» RECORDS FOR THE TASK:
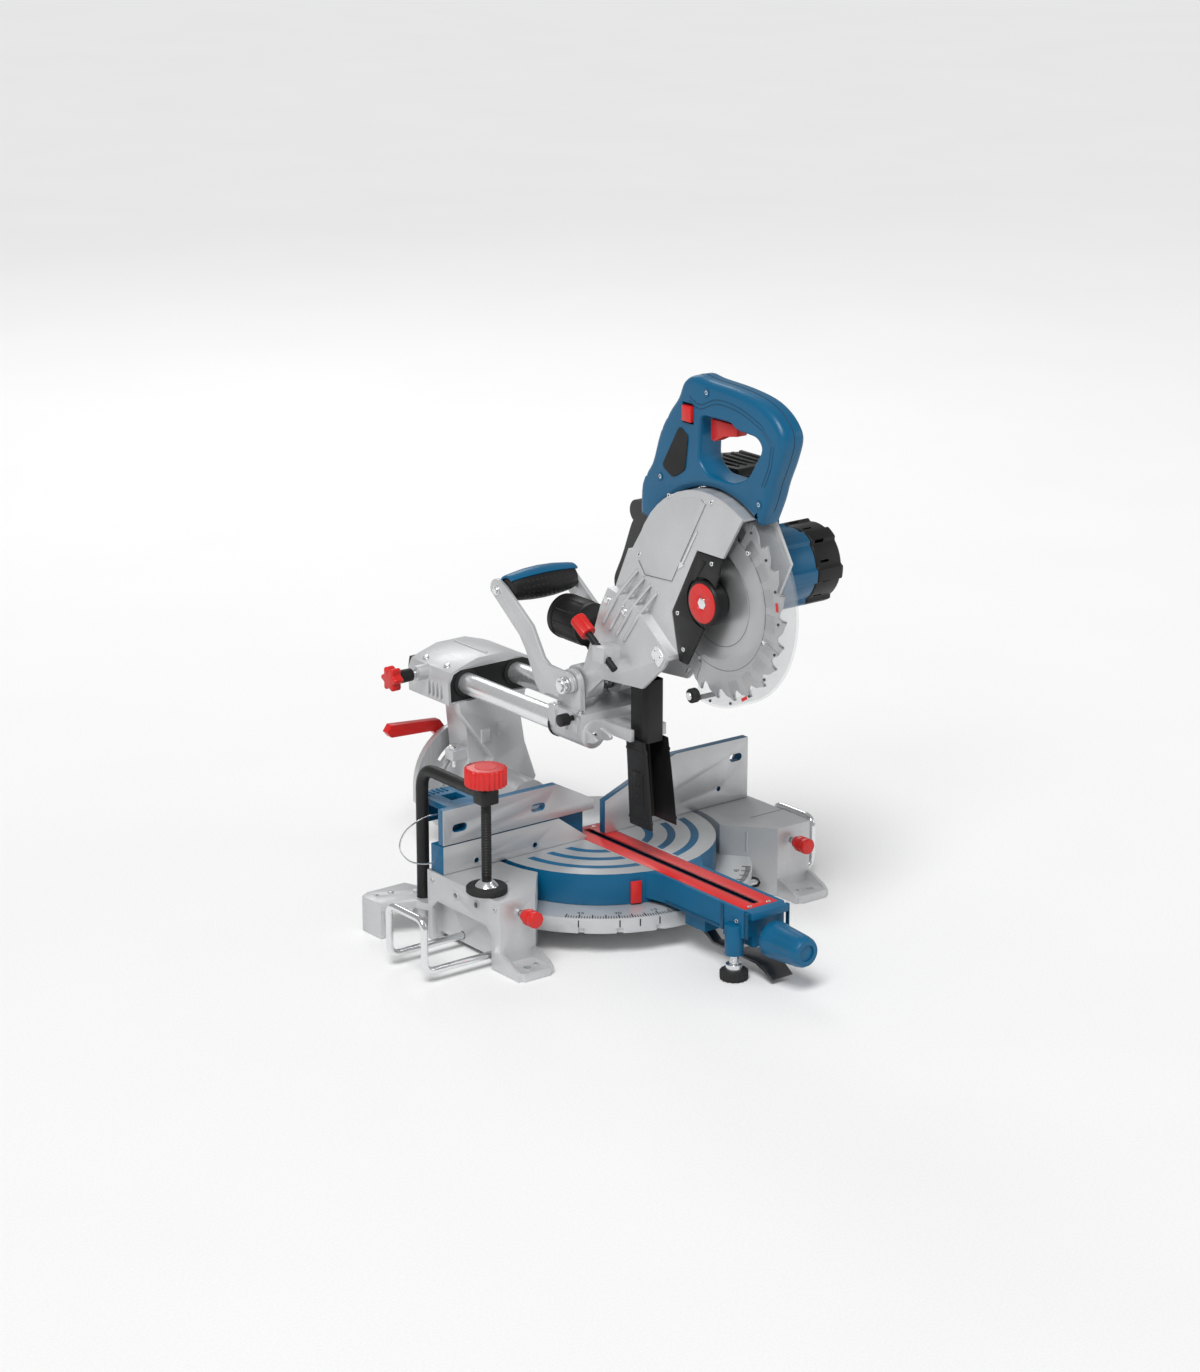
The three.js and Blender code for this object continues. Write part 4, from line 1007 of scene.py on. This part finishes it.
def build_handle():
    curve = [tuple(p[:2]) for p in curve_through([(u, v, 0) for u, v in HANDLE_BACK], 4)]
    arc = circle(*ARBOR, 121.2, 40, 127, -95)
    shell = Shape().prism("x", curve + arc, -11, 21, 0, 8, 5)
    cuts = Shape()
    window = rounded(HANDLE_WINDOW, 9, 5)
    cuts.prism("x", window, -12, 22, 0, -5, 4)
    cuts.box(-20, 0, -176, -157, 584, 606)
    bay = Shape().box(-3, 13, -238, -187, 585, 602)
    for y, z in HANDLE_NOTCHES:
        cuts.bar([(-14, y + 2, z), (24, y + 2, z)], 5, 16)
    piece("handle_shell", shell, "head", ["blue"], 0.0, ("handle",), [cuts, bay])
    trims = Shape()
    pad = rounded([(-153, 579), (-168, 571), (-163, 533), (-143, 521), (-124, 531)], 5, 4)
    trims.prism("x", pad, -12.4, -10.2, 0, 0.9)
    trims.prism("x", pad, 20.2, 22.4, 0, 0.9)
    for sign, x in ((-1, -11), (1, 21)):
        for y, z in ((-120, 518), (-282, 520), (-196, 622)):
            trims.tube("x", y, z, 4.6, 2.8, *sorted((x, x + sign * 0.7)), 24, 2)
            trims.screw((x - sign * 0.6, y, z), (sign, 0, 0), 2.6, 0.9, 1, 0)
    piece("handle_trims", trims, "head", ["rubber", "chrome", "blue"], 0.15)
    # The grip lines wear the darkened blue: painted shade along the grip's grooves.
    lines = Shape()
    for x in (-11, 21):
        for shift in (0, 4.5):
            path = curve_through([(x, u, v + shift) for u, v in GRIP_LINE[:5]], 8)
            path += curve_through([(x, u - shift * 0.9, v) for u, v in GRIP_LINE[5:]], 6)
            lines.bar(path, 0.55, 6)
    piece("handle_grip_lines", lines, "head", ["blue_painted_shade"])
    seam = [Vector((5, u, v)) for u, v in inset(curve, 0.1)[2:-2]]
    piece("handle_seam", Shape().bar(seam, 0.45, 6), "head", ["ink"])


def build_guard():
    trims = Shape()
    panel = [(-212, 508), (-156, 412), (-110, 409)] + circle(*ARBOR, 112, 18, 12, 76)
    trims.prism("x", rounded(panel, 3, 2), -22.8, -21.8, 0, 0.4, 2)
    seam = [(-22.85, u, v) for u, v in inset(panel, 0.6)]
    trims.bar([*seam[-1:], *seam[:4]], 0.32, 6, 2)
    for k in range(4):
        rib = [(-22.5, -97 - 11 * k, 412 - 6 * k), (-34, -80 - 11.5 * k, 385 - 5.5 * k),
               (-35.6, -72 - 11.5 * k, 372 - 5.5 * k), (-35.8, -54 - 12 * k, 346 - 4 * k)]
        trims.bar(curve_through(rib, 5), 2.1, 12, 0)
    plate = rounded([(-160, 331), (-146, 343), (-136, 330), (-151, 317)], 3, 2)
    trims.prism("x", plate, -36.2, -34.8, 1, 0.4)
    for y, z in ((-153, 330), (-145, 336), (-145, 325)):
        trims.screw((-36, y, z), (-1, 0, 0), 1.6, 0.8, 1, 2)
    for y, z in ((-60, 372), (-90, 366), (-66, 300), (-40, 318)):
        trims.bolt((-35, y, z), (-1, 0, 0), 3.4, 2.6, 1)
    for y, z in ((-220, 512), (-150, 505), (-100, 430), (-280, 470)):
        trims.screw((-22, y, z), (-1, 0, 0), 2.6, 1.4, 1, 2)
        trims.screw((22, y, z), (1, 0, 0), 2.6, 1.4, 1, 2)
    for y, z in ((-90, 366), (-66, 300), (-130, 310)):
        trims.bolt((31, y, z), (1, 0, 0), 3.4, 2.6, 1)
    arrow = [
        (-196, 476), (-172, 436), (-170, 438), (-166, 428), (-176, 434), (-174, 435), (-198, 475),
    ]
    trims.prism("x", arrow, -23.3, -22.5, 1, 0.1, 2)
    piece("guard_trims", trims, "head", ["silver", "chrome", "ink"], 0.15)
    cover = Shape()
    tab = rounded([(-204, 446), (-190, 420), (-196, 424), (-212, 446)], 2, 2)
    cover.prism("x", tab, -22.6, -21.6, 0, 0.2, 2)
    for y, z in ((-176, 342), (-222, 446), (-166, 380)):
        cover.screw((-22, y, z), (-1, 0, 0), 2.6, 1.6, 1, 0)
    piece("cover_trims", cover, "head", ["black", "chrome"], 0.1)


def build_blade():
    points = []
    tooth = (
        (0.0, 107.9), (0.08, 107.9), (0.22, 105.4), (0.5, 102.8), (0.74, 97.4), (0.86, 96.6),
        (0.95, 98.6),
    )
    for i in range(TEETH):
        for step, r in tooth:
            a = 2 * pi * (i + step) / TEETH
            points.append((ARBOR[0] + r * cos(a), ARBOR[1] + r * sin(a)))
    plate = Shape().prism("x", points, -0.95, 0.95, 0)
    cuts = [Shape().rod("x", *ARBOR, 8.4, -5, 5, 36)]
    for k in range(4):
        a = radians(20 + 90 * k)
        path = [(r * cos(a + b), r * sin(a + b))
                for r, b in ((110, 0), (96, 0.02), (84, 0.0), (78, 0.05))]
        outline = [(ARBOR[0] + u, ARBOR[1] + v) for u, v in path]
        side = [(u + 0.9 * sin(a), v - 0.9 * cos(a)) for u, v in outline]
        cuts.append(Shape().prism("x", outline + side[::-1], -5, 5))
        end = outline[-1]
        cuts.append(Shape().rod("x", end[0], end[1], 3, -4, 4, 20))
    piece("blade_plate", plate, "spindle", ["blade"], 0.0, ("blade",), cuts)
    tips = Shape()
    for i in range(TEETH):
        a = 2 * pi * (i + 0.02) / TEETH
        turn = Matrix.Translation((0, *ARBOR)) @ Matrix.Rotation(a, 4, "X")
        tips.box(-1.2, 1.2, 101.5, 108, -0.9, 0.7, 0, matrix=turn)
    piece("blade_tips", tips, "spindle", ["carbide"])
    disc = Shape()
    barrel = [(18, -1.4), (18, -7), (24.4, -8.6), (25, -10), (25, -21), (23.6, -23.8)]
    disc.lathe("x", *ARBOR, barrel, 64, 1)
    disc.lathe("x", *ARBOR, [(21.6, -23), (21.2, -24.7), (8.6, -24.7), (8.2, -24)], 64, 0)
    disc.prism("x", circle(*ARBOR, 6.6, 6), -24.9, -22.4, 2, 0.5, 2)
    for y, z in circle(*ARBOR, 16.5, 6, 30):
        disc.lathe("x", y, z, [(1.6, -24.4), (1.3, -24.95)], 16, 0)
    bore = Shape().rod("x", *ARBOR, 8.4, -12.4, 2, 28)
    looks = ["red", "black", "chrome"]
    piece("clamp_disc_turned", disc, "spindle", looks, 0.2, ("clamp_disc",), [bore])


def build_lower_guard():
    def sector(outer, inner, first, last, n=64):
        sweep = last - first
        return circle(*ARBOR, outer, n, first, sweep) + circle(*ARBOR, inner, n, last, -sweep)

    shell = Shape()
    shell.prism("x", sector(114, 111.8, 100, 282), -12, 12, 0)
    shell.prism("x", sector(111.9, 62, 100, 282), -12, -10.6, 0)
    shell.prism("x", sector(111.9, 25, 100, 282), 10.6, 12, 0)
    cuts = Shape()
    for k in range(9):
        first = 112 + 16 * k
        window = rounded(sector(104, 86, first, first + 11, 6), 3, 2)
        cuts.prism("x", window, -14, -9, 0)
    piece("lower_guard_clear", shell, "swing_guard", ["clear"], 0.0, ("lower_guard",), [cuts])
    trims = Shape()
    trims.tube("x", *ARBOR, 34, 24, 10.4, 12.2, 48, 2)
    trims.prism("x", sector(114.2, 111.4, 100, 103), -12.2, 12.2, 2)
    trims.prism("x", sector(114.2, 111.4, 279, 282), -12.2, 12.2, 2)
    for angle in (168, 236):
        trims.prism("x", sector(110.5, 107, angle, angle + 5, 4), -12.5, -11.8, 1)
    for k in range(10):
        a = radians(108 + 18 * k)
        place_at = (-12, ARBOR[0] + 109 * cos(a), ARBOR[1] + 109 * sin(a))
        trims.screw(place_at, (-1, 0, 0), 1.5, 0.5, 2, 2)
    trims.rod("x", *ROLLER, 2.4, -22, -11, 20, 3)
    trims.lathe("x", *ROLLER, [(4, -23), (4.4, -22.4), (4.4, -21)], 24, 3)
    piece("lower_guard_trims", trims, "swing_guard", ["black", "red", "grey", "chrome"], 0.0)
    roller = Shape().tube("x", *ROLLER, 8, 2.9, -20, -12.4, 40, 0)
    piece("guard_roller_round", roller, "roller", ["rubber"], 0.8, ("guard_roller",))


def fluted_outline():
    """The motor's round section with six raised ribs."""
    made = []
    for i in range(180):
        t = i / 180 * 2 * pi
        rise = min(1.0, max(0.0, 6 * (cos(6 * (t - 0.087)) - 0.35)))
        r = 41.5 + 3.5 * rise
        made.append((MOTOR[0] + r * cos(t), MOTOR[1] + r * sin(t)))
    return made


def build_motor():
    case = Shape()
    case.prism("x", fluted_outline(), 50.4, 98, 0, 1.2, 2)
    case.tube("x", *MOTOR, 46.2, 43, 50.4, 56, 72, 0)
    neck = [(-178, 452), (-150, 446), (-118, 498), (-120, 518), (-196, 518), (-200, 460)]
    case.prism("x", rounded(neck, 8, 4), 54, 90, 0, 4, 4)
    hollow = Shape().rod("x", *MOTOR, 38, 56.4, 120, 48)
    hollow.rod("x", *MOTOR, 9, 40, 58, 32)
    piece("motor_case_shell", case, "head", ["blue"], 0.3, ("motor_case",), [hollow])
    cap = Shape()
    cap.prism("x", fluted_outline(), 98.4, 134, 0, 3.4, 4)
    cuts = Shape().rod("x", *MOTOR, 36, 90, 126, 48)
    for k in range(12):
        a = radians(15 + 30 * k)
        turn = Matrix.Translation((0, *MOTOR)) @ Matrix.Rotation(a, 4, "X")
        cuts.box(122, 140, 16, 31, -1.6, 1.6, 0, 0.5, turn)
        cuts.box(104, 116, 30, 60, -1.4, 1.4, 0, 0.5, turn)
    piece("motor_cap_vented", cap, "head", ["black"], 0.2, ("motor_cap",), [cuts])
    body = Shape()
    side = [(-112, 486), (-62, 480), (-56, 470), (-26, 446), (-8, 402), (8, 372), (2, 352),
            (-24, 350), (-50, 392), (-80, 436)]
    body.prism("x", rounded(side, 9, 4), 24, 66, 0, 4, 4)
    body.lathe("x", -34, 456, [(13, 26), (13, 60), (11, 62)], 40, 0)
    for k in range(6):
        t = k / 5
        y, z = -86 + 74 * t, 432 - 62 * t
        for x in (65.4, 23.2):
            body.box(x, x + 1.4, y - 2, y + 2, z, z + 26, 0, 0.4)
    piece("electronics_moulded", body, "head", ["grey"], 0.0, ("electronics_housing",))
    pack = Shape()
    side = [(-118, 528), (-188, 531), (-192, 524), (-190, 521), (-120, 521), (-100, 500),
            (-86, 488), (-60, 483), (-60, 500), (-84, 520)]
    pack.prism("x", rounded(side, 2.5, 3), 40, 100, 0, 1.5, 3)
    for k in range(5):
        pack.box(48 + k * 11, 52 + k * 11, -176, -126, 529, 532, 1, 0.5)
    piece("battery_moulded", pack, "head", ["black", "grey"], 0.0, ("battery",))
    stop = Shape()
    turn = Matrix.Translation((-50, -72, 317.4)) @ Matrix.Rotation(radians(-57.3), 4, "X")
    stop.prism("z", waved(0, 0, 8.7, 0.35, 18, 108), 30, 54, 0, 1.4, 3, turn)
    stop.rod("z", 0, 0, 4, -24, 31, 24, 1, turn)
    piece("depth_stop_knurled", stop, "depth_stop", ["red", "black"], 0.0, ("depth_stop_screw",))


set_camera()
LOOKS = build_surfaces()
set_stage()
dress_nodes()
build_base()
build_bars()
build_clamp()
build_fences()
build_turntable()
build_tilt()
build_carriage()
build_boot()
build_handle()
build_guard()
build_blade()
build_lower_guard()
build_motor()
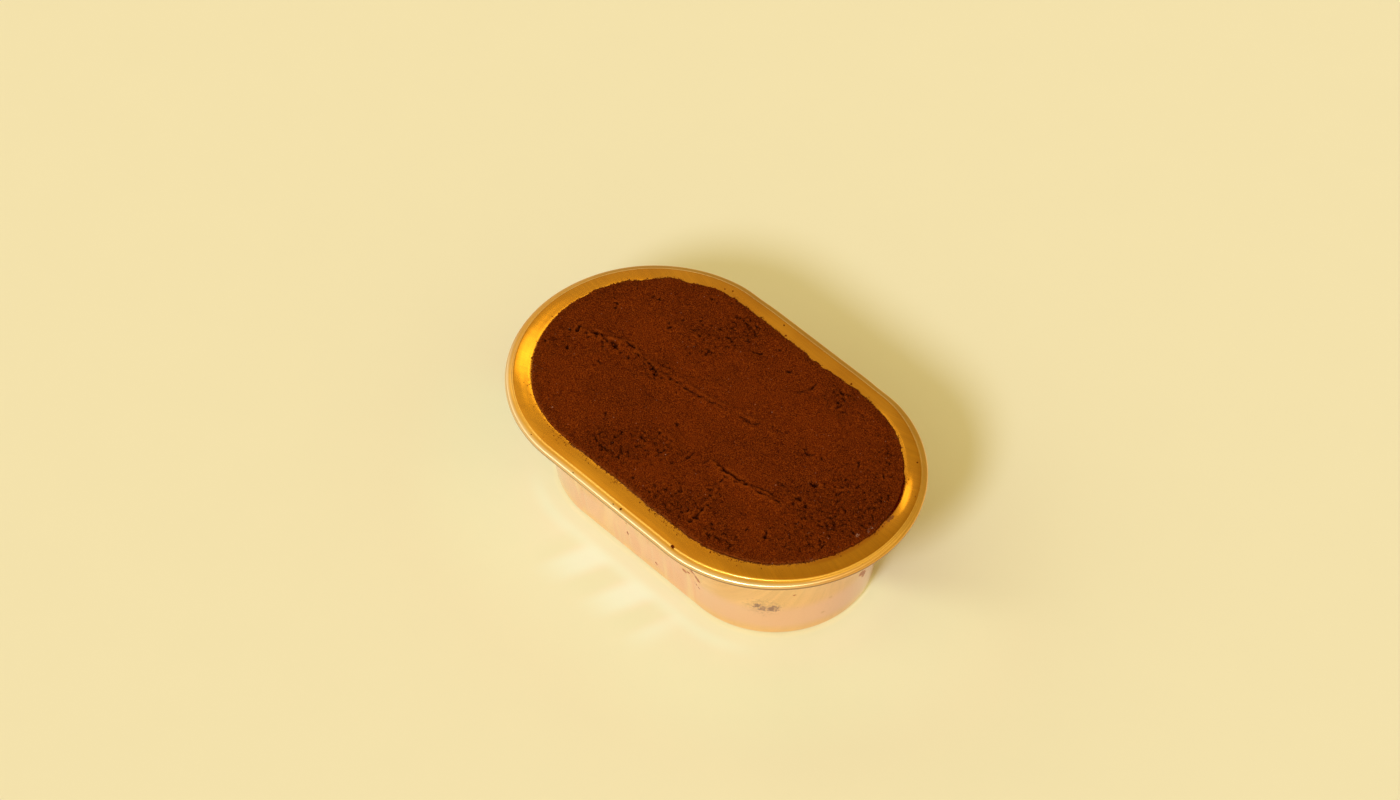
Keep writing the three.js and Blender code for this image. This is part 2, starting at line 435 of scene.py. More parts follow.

» WRITTEN PROBLEM: Which lines of the material contain the string "This"? List each of them.

» COMPLETED TASK:
The three.js and Blender code for this object continues. Write part 4, from line 1007 of scene.py on. This part finishes it.
Keep writing the three.js and Blender code for this image. This is part 2, starting at line 435 of scene.py. More parts follow.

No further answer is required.